La première journée pour nous fût donc plutôt désastreuse sans aucune prise, alors que nos voisins jubilaient, ce qui nous mettait dans un rage folle (surtout le Napoléon pêcheur, une main dans son chandail avec un petit regard vers nous un brin moqueur et qui ferrer un saumon à intervalles réguliers). Le jour d’après par contre, Ramy a ouvert le bal avec le plus gros saumon pêché et ensuite Willy et Luc eurent leur poisson. Tous les saumons harponnés n’étaient pas ramenés sur la passerelle. Certains se détachaient après un bref combat acharné, d’autres cassaient rapidement le fil sans que le frein du moulinet puisse faire son office. Une très grosse bête a même vidé entièrement le moulinet de Luc (plus de 100 mètres de fil quand même) avant de tout arracher.
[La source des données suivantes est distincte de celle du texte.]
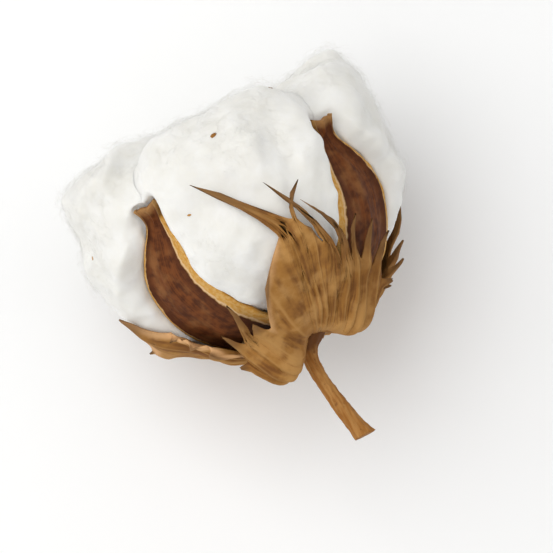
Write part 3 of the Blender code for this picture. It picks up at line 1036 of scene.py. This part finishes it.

Il est à parier que celui-là ira jusqu’au bout et évitera hommes, ours et aigles.
Carole a aussi tenté sa chance et n’a pu harponner, tout comme moi d’ailleurs, qu’un minuscule poisson de la taille de l’hameçon ce qui constitue en soit un véritable exploit… de précision.
Le premier saumon pêché par Ramy a fini en filets sur le barbecue et il était délicieux.